Written request: Produce word for word the lines of the data below running from the one that has "every = stand_parts()" to the one that has "if empty is", inclusive, and no others.

3D code data:
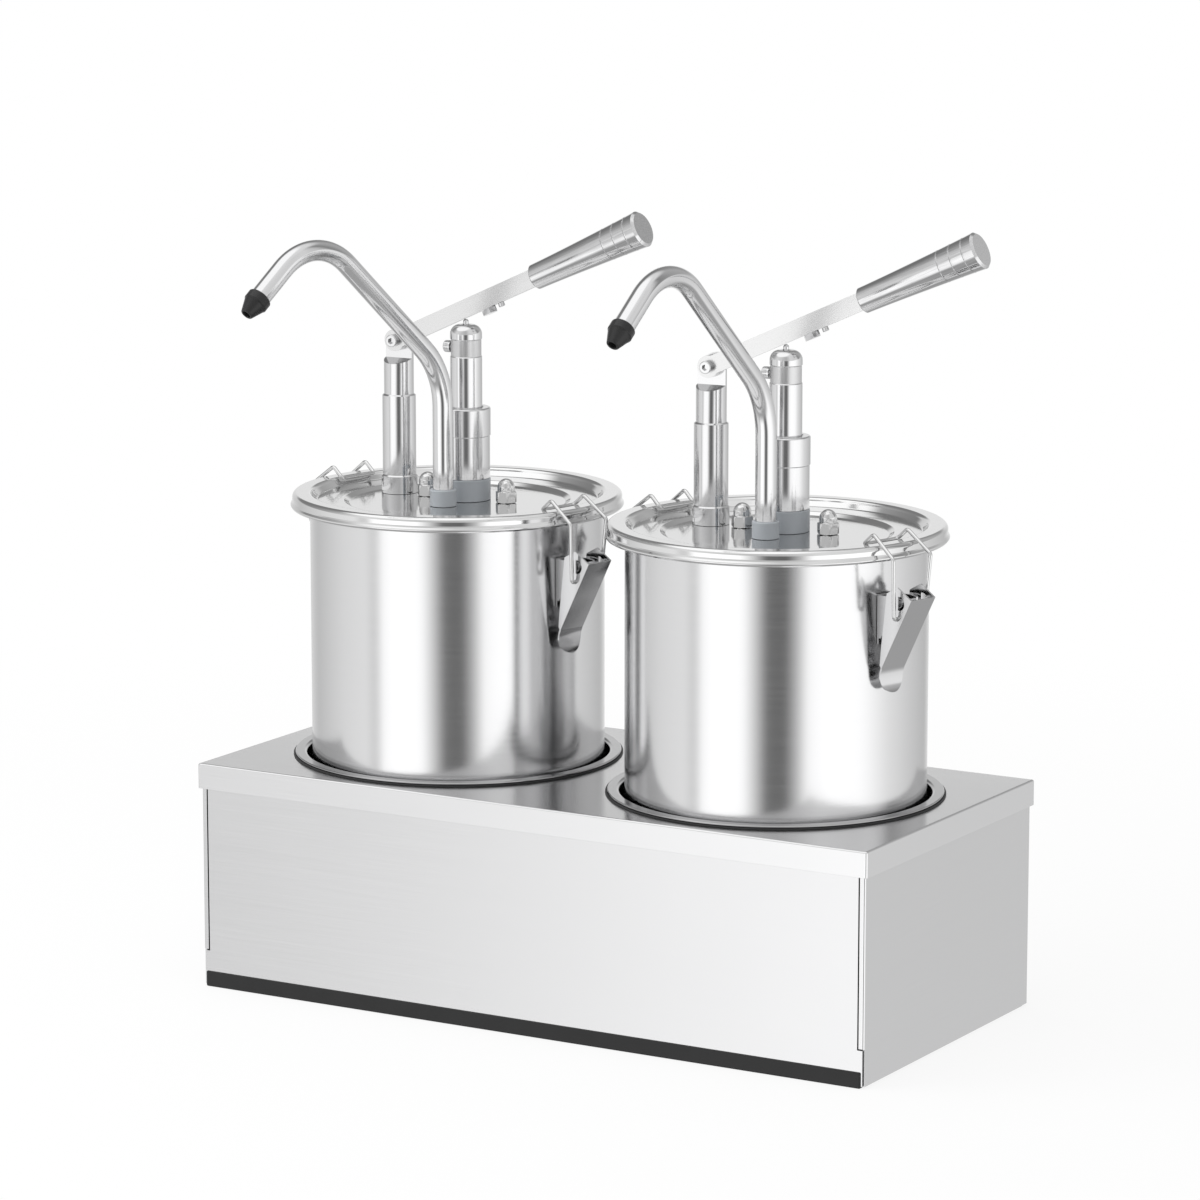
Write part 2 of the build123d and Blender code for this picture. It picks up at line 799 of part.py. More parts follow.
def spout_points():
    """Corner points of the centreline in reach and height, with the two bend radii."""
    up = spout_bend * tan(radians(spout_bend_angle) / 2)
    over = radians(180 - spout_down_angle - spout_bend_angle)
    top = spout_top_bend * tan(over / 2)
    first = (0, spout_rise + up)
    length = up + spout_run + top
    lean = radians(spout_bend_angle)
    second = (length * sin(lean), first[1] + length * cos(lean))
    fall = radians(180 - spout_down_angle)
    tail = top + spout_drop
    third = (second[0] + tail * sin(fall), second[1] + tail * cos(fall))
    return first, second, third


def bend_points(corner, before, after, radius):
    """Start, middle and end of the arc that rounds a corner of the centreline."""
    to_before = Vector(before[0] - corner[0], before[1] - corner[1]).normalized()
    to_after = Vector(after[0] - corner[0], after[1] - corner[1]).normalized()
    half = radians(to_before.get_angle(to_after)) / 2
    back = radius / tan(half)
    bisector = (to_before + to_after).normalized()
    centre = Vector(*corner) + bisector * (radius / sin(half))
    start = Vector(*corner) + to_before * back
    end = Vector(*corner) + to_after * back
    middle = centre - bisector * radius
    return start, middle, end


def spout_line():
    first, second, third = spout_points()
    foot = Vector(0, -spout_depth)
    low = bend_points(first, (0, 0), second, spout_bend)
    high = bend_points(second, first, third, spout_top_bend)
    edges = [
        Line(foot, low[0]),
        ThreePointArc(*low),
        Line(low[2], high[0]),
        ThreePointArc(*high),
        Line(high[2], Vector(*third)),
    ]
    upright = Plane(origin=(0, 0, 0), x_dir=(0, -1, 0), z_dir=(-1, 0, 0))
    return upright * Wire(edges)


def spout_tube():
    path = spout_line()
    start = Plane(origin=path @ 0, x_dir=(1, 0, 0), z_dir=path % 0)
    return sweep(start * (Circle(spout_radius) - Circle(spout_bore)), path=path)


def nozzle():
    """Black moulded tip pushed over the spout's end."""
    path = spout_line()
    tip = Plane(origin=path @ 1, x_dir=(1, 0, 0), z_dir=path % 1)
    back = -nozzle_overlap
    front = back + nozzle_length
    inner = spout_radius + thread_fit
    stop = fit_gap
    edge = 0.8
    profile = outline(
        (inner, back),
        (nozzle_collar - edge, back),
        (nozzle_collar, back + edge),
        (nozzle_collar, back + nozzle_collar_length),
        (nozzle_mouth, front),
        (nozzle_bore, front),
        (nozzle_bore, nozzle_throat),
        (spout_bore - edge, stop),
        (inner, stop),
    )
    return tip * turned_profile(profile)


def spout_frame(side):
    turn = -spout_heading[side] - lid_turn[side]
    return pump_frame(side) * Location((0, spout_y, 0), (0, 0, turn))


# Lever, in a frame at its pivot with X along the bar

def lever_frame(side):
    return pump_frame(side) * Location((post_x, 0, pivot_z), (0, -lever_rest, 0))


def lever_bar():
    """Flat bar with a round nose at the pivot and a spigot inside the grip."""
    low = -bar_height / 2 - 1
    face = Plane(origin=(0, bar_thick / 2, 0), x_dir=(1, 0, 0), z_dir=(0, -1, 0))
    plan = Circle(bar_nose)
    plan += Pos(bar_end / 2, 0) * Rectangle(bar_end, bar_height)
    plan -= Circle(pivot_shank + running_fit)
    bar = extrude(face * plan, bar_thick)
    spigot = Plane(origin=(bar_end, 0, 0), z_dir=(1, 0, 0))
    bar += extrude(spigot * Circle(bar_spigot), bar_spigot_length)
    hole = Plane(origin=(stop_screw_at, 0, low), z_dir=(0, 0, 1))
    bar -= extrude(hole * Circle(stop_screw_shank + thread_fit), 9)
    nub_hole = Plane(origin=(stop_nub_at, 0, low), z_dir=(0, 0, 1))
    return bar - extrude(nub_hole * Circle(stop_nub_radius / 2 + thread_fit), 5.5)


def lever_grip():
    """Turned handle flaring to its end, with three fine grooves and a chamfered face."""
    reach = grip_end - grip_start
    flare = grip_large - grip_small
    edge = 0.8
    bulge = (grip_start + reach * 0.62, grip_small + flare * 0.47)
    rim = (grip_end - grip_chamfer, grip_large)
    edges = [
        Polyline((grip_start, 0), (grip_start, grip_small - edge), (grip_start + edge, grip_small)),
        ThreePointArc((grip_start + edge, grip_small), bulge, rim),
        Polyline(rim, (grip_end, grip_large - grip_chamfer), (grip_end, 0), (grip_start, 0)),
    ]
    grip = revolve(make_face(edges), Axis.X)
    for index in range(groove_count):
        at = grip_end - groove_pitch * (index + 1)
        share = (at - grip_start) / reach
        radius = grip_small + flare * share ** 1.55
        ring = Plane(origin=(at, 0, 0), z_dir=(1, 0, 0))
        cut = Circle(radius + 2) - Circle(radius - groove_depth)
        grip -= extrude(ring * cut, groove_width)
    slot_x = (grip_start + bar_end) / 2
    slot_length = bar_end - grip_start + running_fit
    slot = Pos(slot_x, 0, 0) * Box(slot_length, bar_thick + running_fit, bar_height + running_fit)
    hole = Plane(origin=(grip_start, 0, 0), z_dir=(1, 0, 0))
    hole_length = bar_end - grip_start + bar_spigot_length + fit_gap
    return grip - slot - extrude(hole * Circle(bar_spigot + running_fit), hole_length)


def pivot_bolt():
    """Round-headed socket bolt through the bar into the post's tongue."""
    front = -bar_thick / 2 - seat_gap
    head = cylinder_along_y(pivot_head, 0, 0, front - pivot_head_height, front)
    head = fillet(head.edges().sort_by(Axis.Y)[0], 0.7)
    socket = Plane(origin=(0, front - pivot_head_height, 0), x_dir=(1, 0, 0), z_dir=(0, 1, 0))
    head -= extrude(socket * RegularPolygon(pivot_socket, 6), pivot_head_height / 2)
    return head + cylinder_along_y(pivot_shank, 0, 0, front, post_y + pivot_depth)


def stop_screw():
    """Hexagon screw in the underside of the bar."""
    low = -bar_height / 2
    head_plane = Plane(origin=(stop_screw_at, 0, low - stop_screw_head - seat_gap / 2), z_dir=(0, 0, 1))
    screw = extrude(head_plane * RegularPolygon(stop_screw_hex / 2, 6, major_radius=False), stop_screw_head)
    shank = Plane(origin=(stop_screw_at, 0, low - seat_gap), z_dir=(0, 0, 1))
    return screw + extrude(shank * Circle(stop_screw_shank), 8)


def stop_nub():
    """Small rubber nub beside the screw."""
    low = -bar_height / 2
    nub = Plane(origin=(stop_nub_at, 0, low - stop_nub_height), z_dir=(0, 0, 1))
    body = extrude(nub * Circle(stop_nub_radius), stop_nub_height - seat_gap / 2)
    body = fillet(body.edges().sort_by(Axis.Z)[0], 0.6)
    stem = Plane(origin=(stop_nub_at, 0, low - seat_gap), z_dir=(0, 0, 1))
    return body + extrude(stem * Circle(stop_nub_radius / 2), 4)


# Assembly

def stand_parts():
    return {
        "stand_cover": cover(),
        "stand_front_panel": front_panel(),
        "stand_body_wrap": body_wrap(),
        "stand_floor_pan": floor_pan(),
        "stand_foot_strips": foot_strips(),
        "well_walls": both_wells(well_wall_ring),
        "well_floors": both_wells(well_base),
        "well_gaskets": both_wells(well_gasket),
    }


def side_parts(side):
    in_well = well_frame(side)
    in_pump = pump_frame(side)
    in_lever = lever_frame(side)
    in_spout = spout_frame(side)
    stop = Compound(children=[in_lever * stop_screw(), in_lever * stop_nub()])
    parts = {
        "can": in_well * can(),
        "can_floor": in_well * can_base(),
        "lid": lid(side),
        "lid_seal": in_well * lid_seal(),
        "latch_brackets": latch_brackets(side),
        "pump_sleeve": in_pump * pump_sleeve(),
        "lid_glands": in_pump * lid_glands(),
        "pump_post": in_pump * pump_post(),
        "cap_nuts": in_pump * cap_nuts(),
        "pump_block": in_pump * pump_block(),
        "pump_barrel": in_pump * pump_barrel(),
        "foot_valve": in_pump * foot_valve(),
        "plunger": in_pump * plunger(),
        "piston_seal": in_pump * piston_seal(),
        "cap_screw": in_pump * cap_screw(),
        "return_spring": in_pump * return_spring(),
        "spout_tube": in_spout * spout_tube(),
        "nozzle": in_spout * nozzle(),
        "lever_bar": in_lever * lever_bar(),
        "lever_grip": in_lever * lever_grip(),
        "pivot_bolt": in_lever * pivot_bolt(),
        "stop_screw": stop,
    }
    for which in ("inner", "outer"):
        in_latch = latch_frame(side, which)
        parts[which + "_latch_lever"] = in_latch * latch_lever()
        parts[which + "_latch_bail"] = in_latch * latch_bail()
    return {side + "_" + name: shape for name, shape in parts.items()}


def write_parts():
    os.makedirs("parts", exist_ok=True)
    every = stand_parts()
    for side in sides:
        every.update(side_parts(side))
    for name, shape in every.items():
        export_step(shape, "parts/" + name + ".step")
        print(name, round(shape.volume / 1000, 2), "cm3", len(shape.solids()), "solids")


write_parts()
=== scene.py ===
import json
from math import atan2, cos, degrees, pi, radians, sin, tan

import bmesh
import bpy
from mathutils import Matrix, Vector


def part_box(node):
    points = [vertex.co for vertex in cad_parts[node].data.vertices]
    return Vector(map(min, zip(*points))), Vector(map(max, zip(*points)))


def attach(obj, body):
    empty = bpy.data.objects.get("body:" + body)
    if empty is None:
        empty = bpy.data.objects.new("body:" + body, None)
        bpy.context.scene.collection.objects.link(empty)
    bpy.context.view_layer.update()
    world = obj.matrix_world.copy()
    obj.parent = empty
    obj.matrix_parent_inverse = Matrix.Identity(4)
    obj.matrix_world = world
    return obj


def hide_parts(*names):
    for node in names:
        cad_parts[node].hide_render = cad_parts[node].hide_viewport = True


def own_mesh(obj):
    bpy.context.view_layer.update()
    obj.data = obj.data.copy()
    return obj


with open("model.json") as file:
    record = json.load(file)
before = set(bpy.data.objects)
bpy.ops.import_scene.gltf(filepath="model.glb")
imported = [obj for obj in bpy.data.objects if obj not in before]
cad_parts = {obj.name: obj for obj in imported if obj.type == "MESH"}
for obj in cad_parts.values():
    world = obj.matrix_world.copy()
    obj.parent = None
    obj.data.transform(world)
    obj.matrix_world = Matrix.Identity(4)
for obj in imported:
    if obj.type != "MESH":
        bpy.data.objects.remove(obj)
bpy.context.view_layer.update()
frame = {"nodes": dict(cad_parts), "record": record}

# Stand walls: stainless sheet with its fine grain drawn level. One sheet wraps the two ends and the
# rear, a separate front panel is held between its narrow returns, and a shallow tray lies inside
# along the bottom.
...
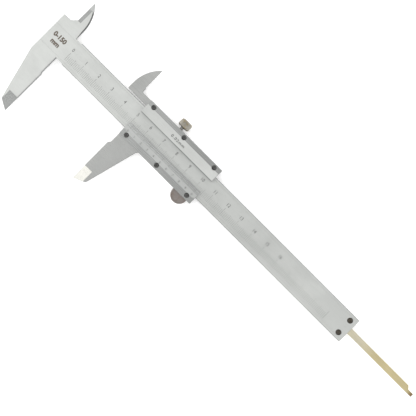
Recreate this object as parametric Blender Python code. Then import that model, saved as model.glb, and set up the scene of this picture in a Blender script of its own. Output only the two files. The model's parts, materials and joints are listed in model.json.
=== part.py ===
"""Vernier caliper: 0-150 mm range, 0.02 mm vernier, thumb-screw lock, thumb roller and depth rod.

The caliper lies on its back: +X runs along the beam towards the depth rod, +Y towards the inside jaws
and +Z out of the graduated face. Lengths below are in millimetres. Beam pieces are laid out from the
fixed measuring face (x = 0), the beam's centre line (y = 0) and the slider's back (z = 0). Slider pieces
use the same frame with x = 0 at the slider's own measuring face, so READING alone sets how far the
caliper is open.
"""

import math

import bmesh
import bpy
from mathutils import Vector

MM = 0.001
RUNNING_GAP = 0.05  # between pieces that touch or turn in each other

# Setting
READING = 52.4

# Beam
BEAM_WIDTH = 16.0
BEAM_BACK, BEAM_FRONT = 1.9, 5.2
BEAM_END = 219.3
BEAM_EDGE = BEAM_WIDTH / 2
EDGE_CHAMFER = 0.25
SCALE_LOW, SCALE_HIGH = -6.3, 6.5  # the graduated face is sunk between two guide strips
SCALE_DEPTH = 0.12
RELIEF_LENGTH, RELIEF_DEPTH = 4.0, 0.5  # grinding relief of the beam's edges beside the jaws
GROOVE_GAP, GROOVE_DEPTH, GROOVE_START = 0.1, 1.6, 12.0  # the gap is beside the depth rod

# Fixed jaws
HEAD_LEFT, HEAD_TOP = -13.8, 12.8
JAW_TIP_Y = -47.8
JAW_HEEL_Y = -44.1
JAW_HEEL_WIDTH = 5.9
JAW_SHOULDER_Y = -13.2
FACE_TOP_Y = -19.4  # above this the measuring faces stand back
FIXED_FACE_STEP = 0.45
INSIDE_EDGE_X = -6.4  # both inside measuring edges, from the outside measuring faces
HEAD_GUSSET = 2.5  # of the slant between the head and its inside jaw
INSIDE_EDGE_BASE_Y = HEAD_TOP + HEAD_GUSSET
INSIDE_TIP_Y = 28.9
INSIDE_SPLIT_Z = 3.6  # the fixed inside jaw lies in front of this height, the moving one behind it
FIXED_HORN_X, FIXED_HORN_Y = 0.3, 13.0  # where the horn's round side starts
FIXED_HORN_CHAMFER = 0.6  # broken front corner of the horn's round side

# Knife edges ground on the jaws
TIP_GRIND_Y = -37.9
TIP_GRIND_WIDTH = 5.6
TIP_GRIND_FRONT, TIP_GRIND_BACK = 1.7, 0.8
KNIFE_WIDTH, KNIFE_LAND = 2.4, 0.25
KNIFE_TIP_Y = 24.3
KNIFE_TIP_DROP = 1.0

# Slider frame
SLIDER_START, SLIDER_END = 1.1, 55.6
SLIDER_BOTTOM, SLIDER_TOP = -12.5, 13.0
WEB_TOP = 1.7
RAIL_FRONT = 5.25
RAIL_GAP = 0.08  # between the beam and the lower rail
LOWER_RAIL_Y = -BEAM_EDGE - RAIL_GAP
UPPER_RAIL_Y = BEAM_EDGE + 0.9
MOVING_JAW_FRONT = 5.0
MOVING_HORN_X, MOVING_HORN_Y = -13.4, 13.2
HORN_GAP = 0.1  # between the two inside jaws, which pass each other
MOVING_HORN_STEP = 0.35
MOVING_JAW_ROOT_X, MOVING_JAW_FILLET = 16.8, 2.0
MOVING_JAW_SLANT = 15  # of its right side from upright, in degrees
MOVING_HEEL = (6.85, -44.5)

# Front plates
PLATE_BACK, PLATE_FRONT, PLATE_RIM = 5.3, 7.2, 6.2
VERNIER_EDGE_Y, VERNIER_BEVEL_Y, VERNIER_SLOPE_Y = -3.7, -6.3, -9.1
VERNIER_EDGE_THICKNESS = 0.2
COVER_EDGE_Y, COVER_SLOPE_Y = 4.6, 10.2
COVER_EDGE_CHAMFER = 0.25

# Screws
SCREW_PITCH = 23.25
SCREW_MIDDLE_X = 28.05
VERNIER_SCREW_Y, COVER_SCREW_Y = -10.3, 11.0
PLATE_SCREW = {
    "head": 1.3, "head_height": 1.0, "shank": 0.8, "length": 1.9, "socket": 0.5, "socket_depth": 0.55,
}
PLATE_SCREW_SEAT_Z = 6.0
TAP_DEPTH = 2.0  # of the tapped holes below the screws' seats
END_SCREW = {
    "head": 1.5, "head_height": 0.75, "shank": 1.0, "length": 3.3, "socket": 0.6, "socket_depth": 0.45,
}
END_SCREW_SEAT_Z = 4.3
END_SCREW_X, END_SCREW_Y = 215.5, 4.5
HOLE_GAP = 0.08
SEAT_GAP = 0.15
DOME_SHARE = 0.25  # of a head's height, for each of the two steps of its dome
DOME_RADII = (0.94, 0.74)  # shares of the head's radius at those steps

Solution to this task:
    every = stand_parts()
    for side in sides:
        every.update(side_parts(side))
    for name, shape in every.items():
        export_step(shape, "parts/" + name + ".step")
        print(name, round(shape.volume / 1000, 2), "cm3", len(shape.solids()), "solids")


write_parts()
=== scene.py ===
import json
from math import atan2, cos, degrees, pi, radians, sin, tan

import bmesh
import bpy
from mathutils import Matrix, Vector


def part_box(node):
    points = [vertex.co for vertex in cad_parts[node].data.vertices]
    return Vector(map(min, zip(*points))), Vector(map(max, zip(*points)))


def attach(obj, body):
    empty = bpy.data.objects.get("body:" + body)
    if empty is None:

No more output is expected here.